The album received universal acclaim upon its release. Monomania reached number seventy-three on the UK Albums Chart.

==Background==
The album's title is a reference to lead singer Bradford Cox's obsessive traits. In 2015, Cox reflected on his life while writing, recording and promoting Monomania, stating: "I was actually going through a deep period of passionate rage. [...] That was what I was like at that time: a mixed-up wreck. Monomania was a very hateful record, and I mistreated a lot of people around me. I was in a lot of pain and very lonely. But there was also a big sense of humor; I never lose my sense of humor."

==Recording and release==
The album was recorded at Rare Book Room Studio in Brooklyn, with producer Nicolas Vernhes, who also produced Microcastle and Rainwater Cassette Exchange.

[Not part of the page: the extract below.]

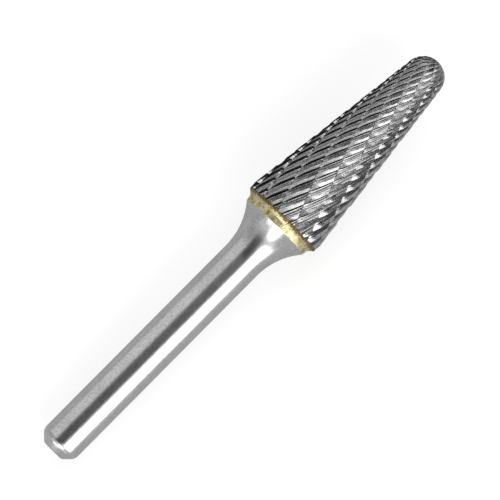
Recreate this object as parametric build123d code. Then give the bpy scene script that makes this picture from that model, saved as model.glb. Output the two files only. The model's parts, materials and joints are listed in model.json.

The album's title is a reference to lead singer Bradford Cox’s obsessive traits. According to Lockett Pundt and Cox, Pierre Schaeffer, Steve Reich, and Bo Diddley were major influences on the album, along with the artists such as Ramones and Ricky Nelson. Bradford Cox noted, "I can't hold a match to that stuff and I never will. I'll never be black, I'll never have that experience. That's what's missing from indie culture, though: Bo Diddley and blackness. There's a struggle that exists in black music and hillbilly music from a certain era. Old music resonates with me, new music doesn't." Cox also described the album as "a very avant-garde rock & roll record".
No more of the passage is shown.